- _Given task_
Extract each line of the data and write it out again exactly.

- _Available data_
━━━━━━━━━━━━━━━━

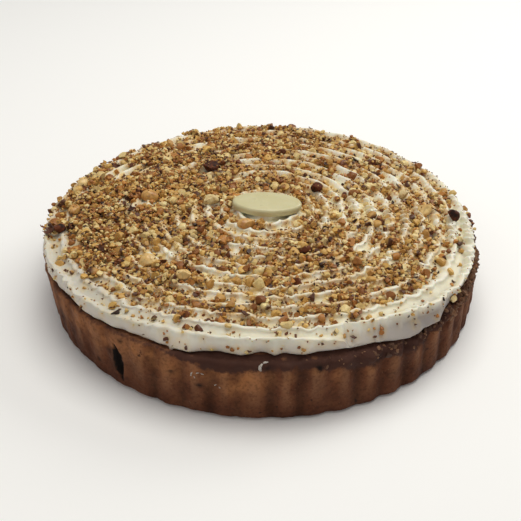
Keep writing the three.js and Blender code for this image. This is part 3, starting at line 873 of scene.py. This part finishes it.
# Height of what the nuts fall on, on a fine net seen from above
def surfaceNet(pieces):
    reach, cell = chopped["reach"], chopped["cell"]
    side = int(2 * reach / cell)
    net = np.full((side, side), -1.0)
    for piece in pieces:
        points = readPoints(piece)
        piece.data.calc_loop_triangles()
        corners = np.empty(len(piece.data.loop_triangles) * 3, np.int32)
        piece.data.loop_triangles.foreach_get("vertices", corners)
        corners = points[corners.reshape(-1, 3)]
        for weight in ((1, 0, 0), (0, 1, 0), (0, 0, 1), (0.34, 0.33, 0.33), (0.5, 0.5, 0), (0, 0.5, 0.5),
                       (0.5, 0, 0.5)):
            at = np.tensordot(corners, np.array(weight), axes=([1], [0]))
            i = np.clip(((at[:, 0] + reach) / cell).astype(int), 0, side - 1)
            j = np.clip(((at[:, 1] + reach) / cell).astype(int), 0, side - 1)
            np.maximum.at(net, (i, j), at[:, 2])
    for _ in range(3):  # cells that no point fell in take their neighbours' height
        padded = np.pad(net, 1, mode="edge")
        across = np.maximum(padded[:-2, 1:-1], padded[2:, 1:-1])
        along = np.maximum(padded[1:-1, :-2], padded[1:-1, 2:])
        net = np.where(net < 0, np.maximum(across, along), net)
    return net


# Kinds of nut. Linear colours: the cut kernel of a large one, its skin or burnt sugar, and the darkest
# and the lightest small bit. Then how rough and glossy a large one is and how knobbly.
kinds = {
    "golden": {"kernel": (0.88, 0.64, 0.28), "coat": (0.76, 0.47, 0.16), "dark": (0.45, 0.225, 0.05),
               "light": (0.78, 0.5, 0.15), "rough": 0.34, "gloss": 0.6, "knobs": 0.5},
    "pale": {"kernel": (0.8, 0.64, 0.32), "coat": (0.62, 0.42, 0.16), "dark": (0.62, 0.42, 0.14),
             "light": (0.9, 0.74, 0.38), "rough": 0.5, "gloss": 0.6, "knobs": 1},
    "caramel": {"kernel": (0.7, 0.4, 0.12), "coat": (0.46, 0.2, 0.045), "dark": (0.17, 0.046, 0.012),
                "light": (0.6, 0.27, 0.06), "rough": 0.34, "gloss": 0.6, "knobs": 0.5},
    "skin": {"kernel": (0.13, 0.034, 0.012), "coat": (0.02, 0.009, 0.007), "dark": (0.018, 0.008, 0.006),
             "light": (0.19, 0.055, 0.019), "rough": 0.5, "gloss": 0.15, "knobs": 1},
}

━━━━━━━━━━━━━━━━

- _Completed task_
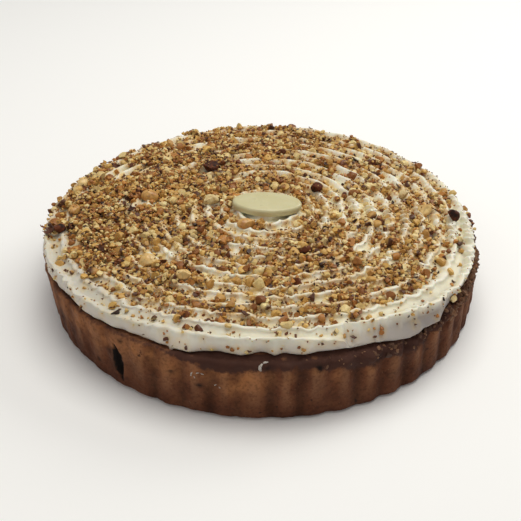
Keep writing the three.js and Blender code for this image. This is part 3, starting at line 873 of scene.py. This part finishes it.
# Height of what the nuts fall on, on a fine net seen from above
def surfaceNet(pieces):
    reach, cell = chopped["reach"], chopped["cell"]
    side = int(2 * reach / cell)
    net = np.full((side, side), -1.0)
    for piece in pieces:
        points = readPoints(piece)
        piece.data.calc_loop_triangles()
        corners = np.empty(len(piece.data.loop_triangles) * 3, np.int32)
        piece.data.loop_triangles.foreach_get("vertices", corners)
        corners = points[corners.reshape(-1, 3)]
        for weight in ((1, 0, 0), (0, 1, 0), (0, 0, 1), (0.34, 0.33, 0.33), (0.5, 0.5, 0), (0, 0.5, 0.5),
                       (0.5, 0, 0.5)):
            at = np.tensordot(corners, np.array(weight), axes=([1], [0]))
            i = np.clip(((at[:, 0] + reach) / cell).astype(int), 0, side - 1)
            j = np.clip(((at[:, 1] + reach) / cell).astype(int), 0, side - 1)
            np.maximum.at(net, (i, j), at[:, 2])
    for _ in range(3):  # cells that no point fell in take their neighbours' height
        padded = np.pad(net, 1, mode="edge")
        across = np.maximum(padded[:-2, 1:-1], padded[2:, 1:-1])
        along = np.maximum(padded[1:-1, :-2], padded[1:-1, 2:])
        net = np.where(net < 0, np.maximum(across, along), net)
    return net


# Kinds of nut. Linear colours: the cut kernel of a large one, its skin or burnt sugar, and the darkest
# and the lightest small bit. Then how rough and glossy a large one is and how knobbly.
kinds = {
    "golden": {"kernel": (0.88, 0.64, 0.28), "coat": (0.76, 0.47, 0.16), "dark": (0.45, 0.225, 0.05),
               "light": (0.78, 0.5, 0.15), "rough": 0.34, "gloss": 0.6, "knobs": 0.5},
    "pale": {"kernel": (0.8, 0.64, 0.32), "coat": (0.62, 0.42, 0.16), "dark": (0.62, 0.42, 0.14),
             "light": (0.9, 0.74, 0.38), "rough": 0.5, "gloss": 0.6, "knobs": 1},
    "caramel": {"kernel": (0.7, 0.4, 0.12), "coat": (0.46, 0.2, 0.045), "dark": (0.17, 0.046, 0.012),
                "light": (0.6, 0.27, 0.06), "rough": 0.34, "gloss": 0.6, "knobs": 0.5},
    "skin": {"kernel": (0.13, 0.034, 0.012), "coat": (0.02, 0.009, 0.007), "dark": (0.018, 0.008, 0.006),
             "light": (0.19, 0.055, 0.019), "rough": 0.5, "gloss": 0.15, "knobs": 1},
}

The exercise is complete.